**** RECORDS TO USE

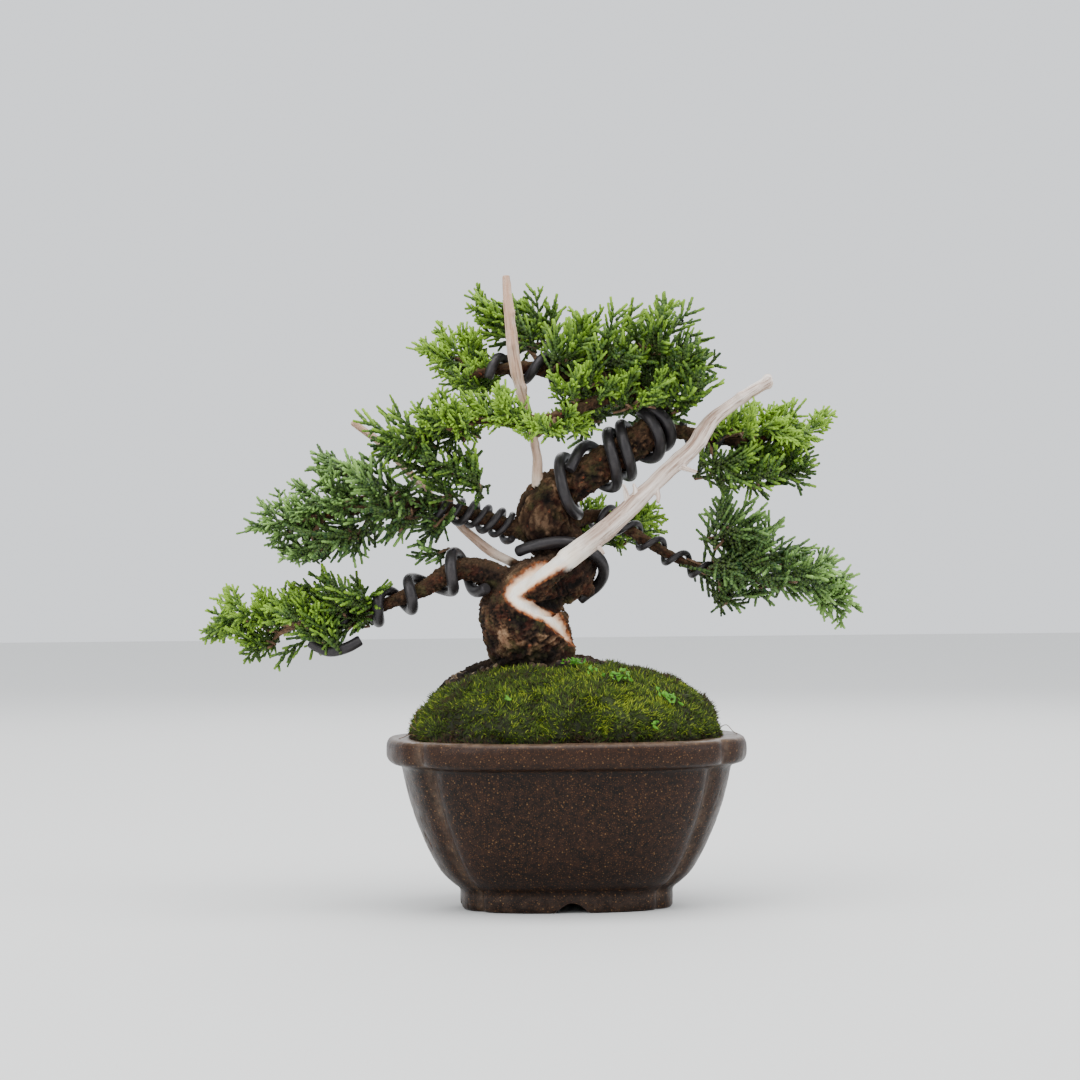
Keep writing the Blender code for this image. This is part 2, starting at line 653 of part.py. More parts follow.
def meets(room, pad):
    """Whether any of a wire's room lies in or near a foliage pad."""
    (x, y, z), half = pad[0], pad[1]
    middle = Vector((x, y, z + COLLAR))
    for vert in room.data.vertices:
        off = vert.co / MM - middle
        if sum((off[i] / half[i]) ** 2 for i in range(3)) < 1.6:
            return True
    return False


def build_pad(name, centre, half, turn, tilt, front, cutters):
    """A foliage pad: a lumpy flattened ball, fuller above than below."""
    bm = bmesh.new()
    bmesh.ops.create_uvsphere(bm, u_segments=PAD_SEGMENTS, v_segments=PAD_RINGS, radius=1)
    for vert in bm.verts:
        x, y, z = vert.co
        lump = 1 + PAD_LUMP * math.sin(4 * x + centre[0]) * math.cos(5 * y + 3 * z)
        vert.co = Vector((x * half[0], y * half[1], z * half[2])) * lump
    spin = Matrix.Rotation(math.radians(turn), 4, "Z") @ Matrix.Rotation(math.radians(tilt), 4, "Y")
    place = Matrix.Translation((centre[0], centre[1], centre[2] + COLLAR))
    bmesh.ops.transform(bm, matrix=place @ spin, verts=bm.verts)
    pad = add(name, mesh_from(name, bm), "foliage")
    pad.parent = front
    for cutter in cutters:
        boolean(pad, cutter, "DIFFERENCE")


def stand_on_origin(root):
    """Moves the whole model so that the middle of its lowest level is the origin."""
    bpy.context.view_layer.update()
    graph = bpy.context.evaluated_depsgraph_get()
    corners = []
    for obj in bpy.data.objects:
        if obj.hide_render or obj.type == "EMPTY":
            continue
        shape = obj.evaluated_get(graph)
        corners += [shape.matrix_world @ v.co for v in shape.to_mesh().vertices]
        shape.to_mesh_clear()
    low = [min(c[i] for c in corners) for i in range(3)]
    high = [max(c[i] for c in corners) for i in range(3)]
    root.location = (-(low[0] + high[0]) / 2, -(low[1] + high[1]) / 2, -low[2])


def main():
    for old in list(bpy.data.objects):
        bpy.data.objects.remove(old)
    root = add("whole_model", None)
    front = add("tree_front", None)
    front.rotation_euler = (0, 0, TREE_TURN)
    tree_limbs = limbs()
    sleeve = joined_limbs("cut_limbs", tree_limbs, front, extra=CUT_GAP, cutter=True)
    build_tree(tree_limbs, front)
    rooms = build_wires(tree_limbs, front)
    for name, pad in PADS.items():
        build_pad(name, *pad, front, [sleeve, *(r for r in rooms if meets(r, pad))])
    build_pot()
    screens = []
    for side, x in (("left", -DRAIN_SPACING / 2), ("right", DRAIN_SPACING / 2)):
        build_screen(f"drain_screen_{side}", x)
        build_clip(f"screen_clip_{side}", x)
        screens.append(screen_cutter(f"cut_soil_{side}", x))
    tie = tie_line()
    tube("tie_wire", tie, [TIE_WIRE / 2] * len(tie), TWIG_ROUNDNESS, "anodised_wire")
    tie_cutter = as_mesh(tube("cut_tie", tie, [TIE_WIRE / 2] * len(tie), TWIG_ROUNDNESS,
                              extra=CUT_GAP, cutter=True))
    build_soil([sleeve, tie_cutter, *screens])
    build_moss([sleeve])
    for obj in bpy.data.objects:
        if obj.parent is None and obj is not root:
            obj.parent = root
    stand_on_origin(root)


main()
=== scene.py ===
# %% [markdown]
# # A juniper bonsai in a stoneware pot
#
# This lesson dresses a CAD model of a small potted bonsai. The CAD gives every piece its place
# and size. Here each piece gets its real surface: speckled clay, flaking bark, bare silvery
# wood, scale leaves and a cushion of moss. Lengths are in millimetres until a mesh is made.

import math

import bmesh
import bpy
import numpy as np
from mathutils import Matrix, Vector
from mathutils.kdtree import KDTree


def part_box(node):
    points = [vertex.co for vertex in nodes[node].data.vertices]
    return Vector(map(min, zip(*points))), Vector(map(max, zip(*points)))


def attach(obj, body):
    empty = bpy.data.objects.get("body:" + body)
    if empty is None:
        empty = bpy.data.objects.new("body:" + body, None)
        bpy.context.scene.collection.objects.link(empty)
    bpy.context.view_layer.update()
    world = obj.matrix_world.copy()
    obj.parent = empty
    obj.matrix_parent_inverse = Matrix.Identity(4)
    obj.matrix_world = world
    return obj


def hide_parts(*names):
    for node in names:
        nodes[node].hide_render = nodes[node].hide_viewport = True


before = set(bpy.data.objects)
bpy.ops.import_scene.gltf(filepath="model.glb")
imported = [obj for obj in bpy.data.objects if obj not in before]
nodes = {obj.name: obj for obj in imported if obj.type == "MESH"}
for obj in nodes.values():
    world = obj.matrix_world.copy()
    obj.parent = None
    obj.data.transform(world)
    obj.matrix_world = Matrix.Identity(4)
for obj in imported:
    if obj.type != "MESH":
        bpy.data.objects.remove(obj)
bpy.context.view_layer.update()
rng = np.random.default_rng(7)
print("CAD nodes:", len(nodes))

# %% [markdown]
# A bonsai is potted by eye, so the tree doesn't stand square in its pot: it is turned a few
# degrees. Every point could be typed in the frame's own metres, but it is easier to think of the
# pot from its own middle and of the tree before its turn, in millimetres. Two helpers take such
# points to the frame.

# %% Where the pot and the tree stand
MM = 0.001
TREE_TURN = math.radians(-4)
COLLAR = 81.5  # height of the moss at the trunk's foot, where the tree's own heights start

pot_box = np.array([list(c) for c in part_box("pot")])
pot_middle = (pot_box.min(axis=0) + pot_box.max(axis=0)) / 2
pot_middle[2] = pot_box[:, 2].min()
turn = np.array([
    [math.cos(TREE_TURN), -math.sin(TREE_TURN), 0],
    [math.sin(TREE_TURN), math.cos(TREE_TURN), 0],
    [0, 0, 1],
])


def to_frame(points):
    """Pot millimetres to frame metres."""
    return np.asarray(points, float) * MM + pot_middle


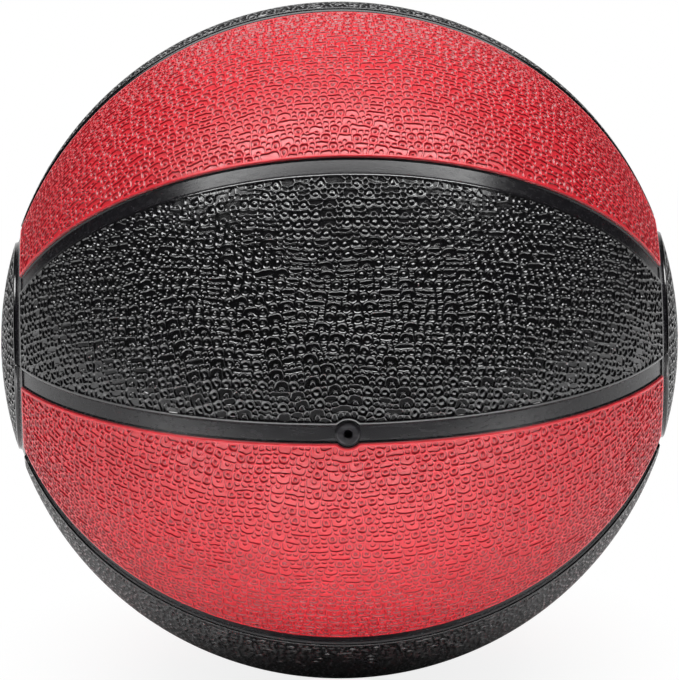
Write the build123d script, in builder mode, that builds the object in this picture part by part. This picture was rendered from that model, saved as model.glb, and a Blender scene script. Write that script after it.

********

• **EXERCISE REQUIREMENTS**: Begin with the line containing "for side, x", end with the line containing "if empty is", and transcribe exactly every line in that span, with nothing added.

• **CORRECT ANSWER**:
    for side, x in (("left", -DRAIN_SPACING / 2), ("right", DRAIN_SPACING / 2)):
        build_screen(f"drain_screen_{side}", x)
        build_clip(f"screen_clip_{side}", x)
        screens.append(screen_cutter(f"cut_soil_{side}", x))
    tie = tie_line()
    tube("tie_wire", tie, [TIE_WIRE / 2] * len(tie), TWIG_ROUNDNESS, "anodised_wire")
    tie_cutter = as_mesh(tube("cut_tie", tie, [TIE_WIRE / 2] * len(tie), TWIG_ROUNDNESS,
                              extra=CUT_GAP, cutter=True))
    build_soil([sleeve, tie_cutter, *screens])
    build_moss([sleeve])
    for obj in bpy.data.objects:
        if obj.parent is None and obj is not root:
            obj.parent = root
    stand_on_origin(root)


main()
=== scene.py ===
# %% [markdown]
# # A juniper bonsai in a stoneware pot
#
# This lesson dresses a CAD model of a small potted bonsai. The CAD gives every piece its place
# and size. Here each piece gets its real surface: speckled clay, flaking bark, bare silvery
# wood, scale leaves and a cushion of moss. Lengths are in millimetres until a mesh is made.

import math

import bmesh
import bpy
import numpy as np
from mathutils import Matrix, Vector
from mathutils.kdtree import KDTree


def part_box(node):
    points = [vertex.co for vertex in nodes[node].data.vertices]
    return Vector(map(min, zip(*points))), Vector(map(max, zip(*points)))


def attach(obj, body):
    empty = bpy.data.objects.get("body:" + body)
    if empty is None:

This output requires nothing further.